The immediate post-Holocaust moment and the present day are not dissimilar. While Salonica’s Jews are virtually invisible today, clues of this once robust Jewish presence, though subtle, are scattered throughout the city and quite literally make up its very foundation.
A longstanding food tradition
Take Salonica’s major covered food market. Modiano Market takes up multiple blocks and sells all the classic Greek fare one could imagine, from koulouri Thessalonikis — a sesame-covered bread ring native to the city — to fresh fish from the Aegean Sea, olives, cheeses, spanikopita, meat and an infinite variety of fresh fruits and vegetables.
What appears to be an inherently Greek sensory experience and a main destination for the city’s residents actually has Jewish roots. The market was designed and built in the 1920s by Eli Modiano, a member of a prominent Italian-Jewish local family of merchants and bankers. There are few Jews left in the city of Salonica, but the Modiano legacy persists in the market’s very existence. While some elderly shopkeepers are aware of the market’s connection to this influential Jewish family, the name holds little significance for young patrons.
Architectural beauties
This eerie and notable absence is felt in other parts of the city as well. Beautiful turn-of-the-century mansions and villas built close to the waterway were known as the Towers of Thessaloniki and praised for their vast gardens and unique architecture. Today, most of these buildings belong to the municipality, but these homes once belonged to Salonica’s multiethnic elite of Christians, Muslims and, first and foremost, Jews.
Villa Allatini, a beautiful three-story villa on Salonica’s main waterway, belongs to the local city government and has been home to Thessaloniki’s prefectural authority since the late 1970s. Villa Allatini sits on an overgrown lawn, but its monumental architecture places it in the late 1800s. The lavish home belonged to one of the most influential Jewish merchants in the city: Moise Allatini was an industrialist who contributed greatly to the city’s economy through trade.
Villa Fernandez, also known as Casa Bianca, is considered to be a treasure of Thessaloniki. The ornate mansion houses the municipality’s art gallery and was the one of the city’s first homes built in the eclectic style in the early 20th century, but few know of the structure’s Jewish links. Dino Fernandez has Italian-Jewish roots and amassed a tremendous amount of wealth through trade.
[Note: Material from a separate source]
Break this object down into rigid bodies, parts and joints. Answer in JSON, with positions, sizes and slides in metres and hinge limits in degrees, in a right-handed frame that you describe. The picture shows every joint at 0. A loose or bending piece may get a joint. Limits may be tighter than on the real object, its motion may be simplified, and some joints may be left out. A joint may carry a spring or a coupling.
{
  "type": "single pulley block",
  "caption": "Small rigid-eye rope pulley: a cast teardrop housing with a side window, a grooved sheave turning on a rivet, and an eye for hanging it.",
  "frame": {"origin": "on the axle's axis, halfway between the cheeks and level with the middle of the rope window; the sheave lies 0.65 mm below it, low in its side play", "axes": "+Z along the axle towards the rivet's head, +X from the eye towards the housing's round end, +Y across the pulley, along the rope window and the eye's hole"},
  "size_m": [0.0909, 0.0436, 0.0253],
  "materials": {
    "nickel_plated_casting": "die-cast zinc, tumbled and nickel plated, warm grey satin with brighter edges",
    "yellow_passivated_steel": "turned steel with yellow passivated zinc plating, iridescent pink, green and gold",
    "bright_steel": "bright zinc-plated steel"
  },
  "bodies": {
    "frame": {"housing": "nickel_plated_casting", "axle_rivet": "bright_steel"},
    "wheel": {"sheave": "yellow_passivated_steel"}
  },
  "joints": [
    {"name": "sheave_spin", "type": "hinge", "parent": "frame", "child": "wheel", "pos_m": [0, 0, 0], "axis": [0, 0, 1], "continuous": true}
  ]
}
The homes are visually stunning, making the mundane municipal activities that take place within them almost seem incongruous. To those who know the history of the Allatini and Fernandez families and the Jewish community’s impact on Salonica’s trade — and the subsequent demise of the Jewish population in the wake of the Holocaust — these mansions are yet another reminder of a looming absence of a once robust ethnoreligious group. But they are evidence of a once vibrant and utilitarian Jewish community nonetheless.
Grave reminders
Some clues of this Jewish presence, however, are more grave than others. For Paris Papamichos Chronakis, a lecturer in modern Greek history at University of Illinois at Chicago who originally hails from Salonica, clues paint a larger picture of a former Jewish presence in the city. After decades of passing through Salonica’s Navarinou Square and the reconstructed Roman palace of Gallerius (the city’s main open archaeological space), he noticed several marble insets in the surrounding mantels and benches. With help from a Jewish friend, Chronakis realized that these fragmented stones had Hebrew writing on them. This new knowledge rocked his pre-existing conceptions of the city he called home.
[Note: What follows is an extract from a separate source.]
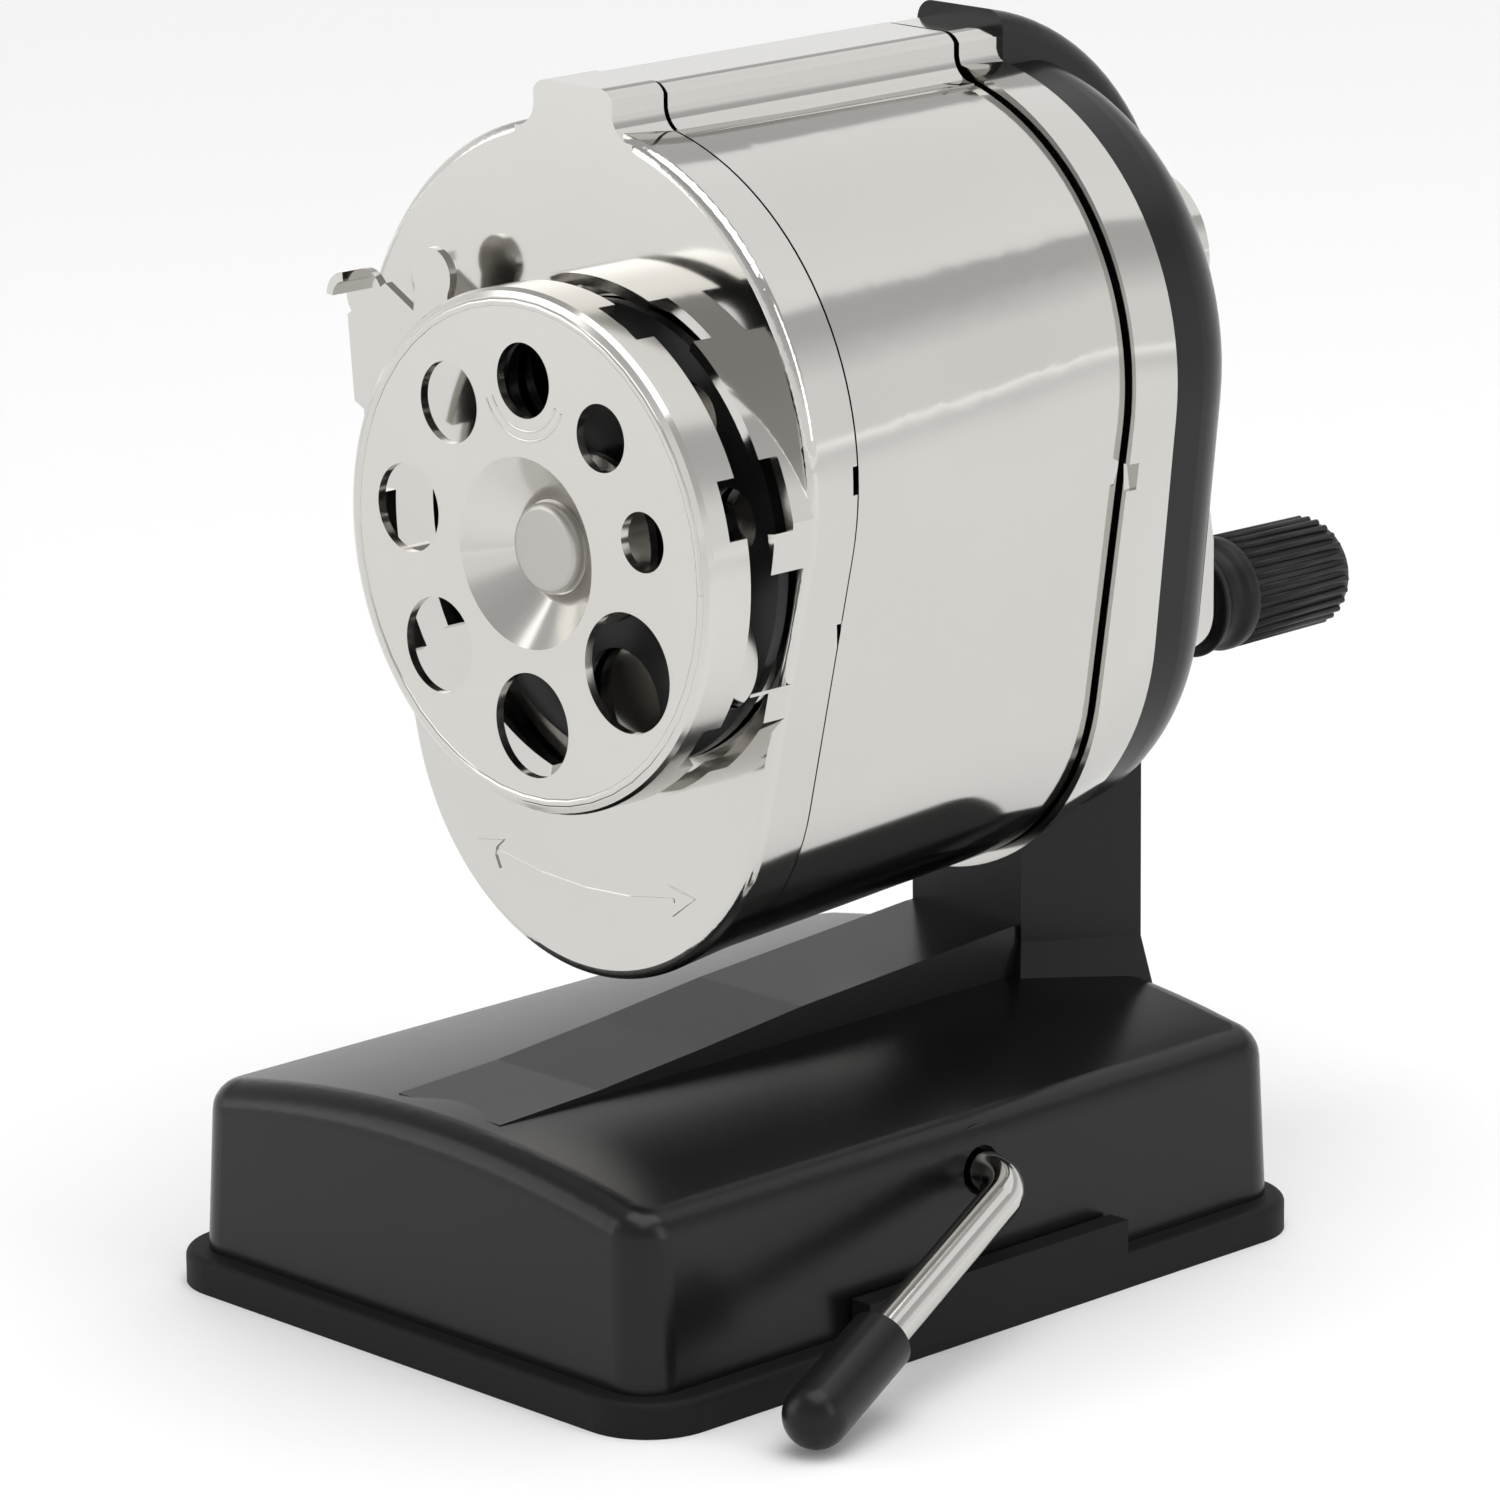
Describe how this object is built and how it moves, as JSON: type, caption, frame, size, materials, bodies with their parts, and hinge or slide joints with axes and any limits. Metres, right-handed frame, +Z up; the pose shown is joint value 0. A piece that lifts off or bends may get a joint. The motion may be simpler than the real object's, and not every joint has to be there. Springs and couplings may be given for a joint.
{
  "type": "crank pencil sharpener",
  "caption": "Hand-crank pencil sharpener with a chrome drum and multi-hole dial on a black stand, held down by a suction pad with a side lock lever.",
  "frame": {"origin": "centre of the suction pad's underside, on the table", "axes": "+Z up, +Y toward the crank, +X toward the lock lever"},
  "size_m": [0.0942, 0.144, 0.1337],
  "materials": {
    "black_moulding": "satin",
    "black_rubber": "matt",
    "bright_chrome": "polished",
    "tool_steel": "ground",
    "zinc_steel": "plated",
    "grey_gear": "matt",
    "bronze": "satin",
    "black_vinyl": "satin"
  },
  "bodies": {
    "stand": {"stand_housing": "black_moulding", "suction_pad": "black_rubber", "pad_retainer": "zinc_steel", "retainer_screws": "zinc_steel", "retaining_ring": "bright_chrome", "ring_gear": "tool_steel", "gear_screws": "zinc_steel", "shaft_bush": "bronze"},
    "receptacle": {"front_cover": "bright_chrome", "drum_shell": "bright_chrome", "stop_stud": "bright_chrome"},
    "dial": {"dial_cup": "bright_chrome", "guide_disc": "black_moulding", "dial_spacer": "zinc_steel", "dial_rivet": "bright_chrome"},
    "selector": {"selector_lever": "bright_chrome"},
    "crank": {"crank_shaft": "zinc_steel", "crank_arm": "bright_chrome", "hub_cap": "bright_chrome", "cutter_carrier": "zinc_steel", "cutter_pin_left": "zinc_steel", "cutter_pin_right": "zinc_steel", "knob_pin": "zinc_steel", "knob_washer": "zinc_steel"},
    "knob": {"crank_knob": "black_vinyl"},
    "left_cutter": {"cutter_left": "tool_steel"},
    "right_cutter": {"cutter_right": "tool_steel"},
    "lock_lever": {"lever_rod": "bright_chrome", "lever_cap": "black_vinyl", "lift_cam": "zinc_steel", "lever_clip": "zinc_steel"},
    "plunger": {"pull_disc": "black_rubber", "plunger_yoke": "zinc_steel", "follower_pin": "zinc_steel", "return_spring_front": "zinc_steel", "return_spring_rear": "zinc_steel"}
  },
  "joints": [
    {"name": "receptacle_slide", "type": "slide", "parent": "stand", "child": "receptacle", "axis": [0, -1, 0], "range_m": [0, 0.06]},
    {"name": "dial_turn", "type": "hinge", "parent": "receptacle", "child": "dial", "pos_m": [0.0075, -0.03, 0.0862], "axis": [0, 1, 0], "continuous": true},
    {"name": "selector_turn", "type": "hinge", "parent": "receptacle", "child": "selector", "pos_m": [0.0075, -0.0267, 0.0862], "axis": [0, -1, 0], "range_deg": [0, 20]},
    {"name": "crank_turn", "type": "hinge", "parent": "stand", "child": "crank", "pos_m": [0, 0.05, 0.1025], "axis": [0, 1, 0], "continuous": true},
    {"name": "knob_spin", "type": "hinge", "parent": "crank", "child": "knob", "pos_m": [0, 0.08, 0.0608], "axis": [0, 1, 0], "continuous": true},
    {"name": "left_cutter_spin", "type": "hinge", "parent": "crank", "child": "left_cutter", "pos_m": [0, 0.06536, 0.1025], "axis": [0.1736, 0.9848, 0], "continuous": true},
    {"name": "right_cutter_spin", "type": "hinge", "parent": "crank", "child": "right_cutter", "pos_m": [0, 0.06536, 0.1025], "axis": [-0.1736, 0.9848, 0], "continuous": true},
    {"name": "lever_lift", "type": "hinge", "parent": "stand", "child": "lock_lever", "pos_m": [0.03, 0.0018, 0.017], "axis": [-1, 0, 0], "range_deg": [0, 108]},
    {"name": "plunger_drop", "type": "slide", "parent": "stand", "child": "plunger", "axis": [0, 0, -1], "range_m": [0, 0.0024], "deforming": ["return_spring_front", "return_spring_rear"]}
  ],
  "couplings": [
    {"joint": "left_cutter_spin", "follows": "crank_turn", "ratio": -2.1667},
    {"joint": "right_cutter_spin", "follows": "crank_turn", "ratio": -2.1667},
    {"joint": "plunger_drop", "follows": "lever_lift", "m_per_rad": 0.0012732}
  ]
}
These pieces of stone are tombstone fragments from the city’s Jewish cemetery, which was over 350,000 square meters in size and housed hundreds of thousands of Jewish graves from the 15th to mid-20th centuries. In 1942, right before the deportations, the Jewish community passed the cemetery grounds to the municipality (in collaboration with the Nazis), which then leveled the cemetery to free up space and use the stones as construction materials. Thessaloniki’s Aristotle University — the very university that attracts so many young Greek college students to the city — was built atop the cemetery grounds. Fragments of Jewish tombstones, engraved with Hebrew letters, can be found on the sides of buildings, in sidewalks and even in antique shops.
Educating the future
In the past decade, the city’s leadership has demonstrated its commitment to acknowledge and remember Salonica’s Jewish past and the Jewish population’s untimely fate. There are Holocaust memorials by the city’s waterfront and on the Aristotle campus. According to reports, however, students seem to know very little about the campus memorial, or the fact that their alma mater sits on a plot of land that once was home to hundreds of thousands of Jewish graves.
Historian Rena Molho describes this trend as “a murder of people, consciousness, and memory: memoricide.” Remembering and acknowledging a multi-ethnic and Jewish presence in a city like Thessaloniki, in this case, must be an active process for anyone who passes through.